One of those flags, known as the Silver Fern (Black, White and Blue) design, is a leading contender to compete against the existing national flag and has been endorsed by the Prime Minister.
The name behind those flags is Kyle Lockwood, a Wellington-born architectural technologist living in Melbourne.
"I can't believe five of them made the list," he told the Herald this week.
He admits his designs - an identical template with different colours - were purely a drawing exercise.
The first seed of his flag design came when he enrolled in the army after leaving high school and wore the silver fern on his blue beret.
The national flag flew over the Burnham Military Base in Christchurch where he was based, but he "actually felt more proud of the fern on my hat".
His father represented New Zealand in underwater hockey, which used the fern as its emblem.

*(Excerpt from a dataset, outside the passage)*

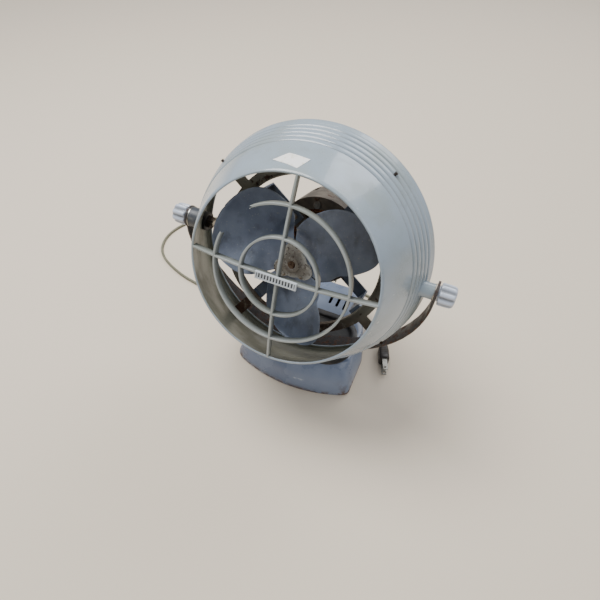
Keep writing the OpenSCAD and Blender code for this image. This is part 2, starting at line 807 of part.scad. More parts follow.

Later, at Massey University, Kyle Lockwood did a rough sketch of the flag during an architecture lecture.
That sketch was filed away for four years, until he returned to it for a competition run by the local newspaper Hutt News in 2004.

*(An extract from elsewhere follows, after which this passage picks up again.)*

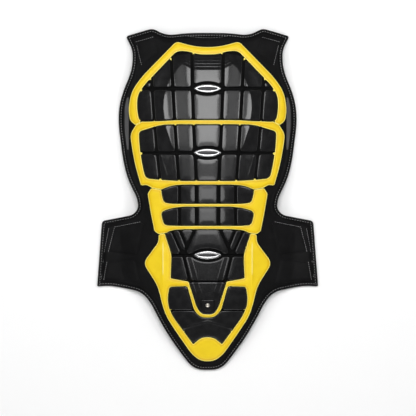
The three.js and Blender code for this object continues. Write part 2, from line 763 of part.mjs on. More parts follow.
function plates() {
  const { upper, middle, waist_high, waist_low, lumbar, tail } = WINDOWS;
  const [joint, end] = [PLATE_JOINTS, GROOVE_ENDS];
  const [neck, foot] = [1, -1]; // past both ends of any window
  const tailSide = (side) => {
    const [left, right] = side > 0 ? [0, PANEL_WIDTH] : [-PANEL_WIDTH, 0];
    return plateWithin(tail, rectangleLoop(left, right, joint.tail * HALF_LENGTH + ROW_GAP / 2, 0));
  };
  return [
    plate("plate_1", upper, neck, joint.upper, longGrooves(end.upper.high, joint.upper), BADGES[0]),
    plate("plate_2", upper, joint.upper, foot, longGrooves(joint.upper, end.upper.low), BADGES[0]),
    plate("plate_3", middle, neck, joint.middle, longGrooves(end.middle.high, joint.middle), BADGES[1]),
    plate("plate_4", middle, joint.middle, foot, longGrooves(joint.middle, end.middle.low), BADGES[1]),
    plate("plate_5", waist_high, neck, foot, longGrooves(end.waist_high.high, end.waist_high.low)),
    plate("plate_6", waist_low, neck, foot, longGrooves(end.waist_low.high, end.waist_low.low)),
    plate("plate_7", lumbar, neck, joint.lumbar, shortGrooves("plate_7"), BADGES[2]),
    plate("plate_8", lumbar, joint.lumbar, joint.tongue, shortGrooves("plate_8"), BADGES[2]),
    plate("tongue_plate", lumbar, joint.tongue, foot, []),
    draped("tail_plate_right", tailSide(1), SEAT, GLOSS_BLACK),
    draped("tail_plate_left", tailSide(-1), SEAT, GLOSS_BLACK),
    plate("tail_plate_lower", tail, joint.tail, foot, shortGrooves("tail_plate_lower")),
  ];
}

function badges() {
  return BADGES.flatMap(({ up }, i) => {
    const outer = ovalLoop(BADGE_LENGTH, BADGE_WIDTH, up, BADGE_EXPONENT, LARGE_OVAL_POINTS);
    const slot = ovalLoop(BADGE_SLOT_LENGTH, BADGE_SLOT_WIDTH, up, SLOT_EXPONENT, SMALL_OVAL_POINTS);
    const slotCutter = slab(slot, -CUT_OVERRUN, BADGE_HEIGHT + CUT_OVERRUN);
    const ring = chamferedSlab(outer, BADGE_HEIGHT, BADGE_CHAMFER).subtract(slotCutter);
    const insert = slab(offsetLoop(slot, -FIT_GAP), 0, BADGE_HEIGHT - BADGE_INSERT_DROP);
    return [
      draped(`badge_ring_${i + 1}`, ring, SEAT, CHROME),
      draped(`badge_insert_${i + 1}`, insert, SEAT, DARK_INSERT),
    ];
  });
}

function tongueLabel() {
  const seat = SEAT + PLATE_THICKNESS + FIT_GAP;
  const label = chamferedSlab(mirroredLoop(LABEL_OUTLINE), LABEL_THICKNESS, LABEL_CHAMFER);
  const round = ovalLoop(STUD_DIAMETER, STUD_DIAMETER, STUD_UP, ELLIPSE, SMALL_OVAL_POINTS);
  const stud = chamferedSlab(round, STUD_HEIGHT, STUD_CHAMFER);
  return [
    draped("tongue_label", label, seat, GLOSS_BLACK),
    draped("label_stud", stud, seat + LABEL_THICKNESS + FIT_GAP, SATIN_METAL),
  ];
}

const protector = new THREE.Group();
protector.add(
  backPanel(),
  edgeBinding(),
  sideBand("side_band_right", 1),
  sideBand("side_band_left", -1),
  ...frames(),
  ...plates(),
  ...badges(),
  ...tongueLabel(),
);

export default protector;
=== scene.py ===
# %% [markdown]
# # A back protector, plates up
#
# The real thing is a soft, arched panel with hard black plates on its outer side, held
# in yellow frames. Everything is drawn flat, as seen from above, and then laid over one
# curved form, as the real pieces are moulded and sewn to one curve. So each step below
# is a plan shape plus a height, and numpy works out both for whole arrays of points.

import bpy
import numpy as np
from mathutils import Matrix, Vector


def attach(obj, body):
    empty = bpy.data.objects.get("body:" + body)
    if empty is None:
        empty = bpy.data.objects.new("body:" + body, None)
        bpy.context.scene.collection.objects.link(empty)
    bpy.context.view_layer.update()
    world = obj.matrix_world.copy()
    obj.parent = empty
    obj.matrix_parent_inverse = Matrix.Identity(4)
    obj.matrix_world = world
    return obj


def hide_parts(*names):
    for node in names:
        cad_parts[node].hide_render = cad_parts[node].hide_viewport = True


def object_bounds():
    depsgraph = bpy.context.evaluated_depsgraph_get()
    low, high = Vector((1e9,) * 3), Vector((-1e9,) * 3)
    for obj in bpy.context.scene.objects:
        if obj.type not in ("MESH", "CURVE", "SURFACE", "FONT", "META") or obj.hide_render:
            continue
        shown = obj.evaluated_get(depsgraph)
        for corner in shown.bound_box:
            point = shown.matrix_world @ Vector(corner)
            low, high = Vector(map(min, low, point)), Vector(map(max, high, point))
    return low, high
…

When he won that competition, he got a call from British flag expert Graham Bartram, who gave him some tips to make the flag better.
The silver fern, he says, is a symbol of multiculturalism because of its many fronds joined by a stem, the Southern Cross is a tribute to the existing flag, and the stars are the island groups - North, South, Stewart and Chatham islands. The blue hints at the Pacific Ocean and the red is a distinctive Maori colour as well as a mark of sacrifice during wartime.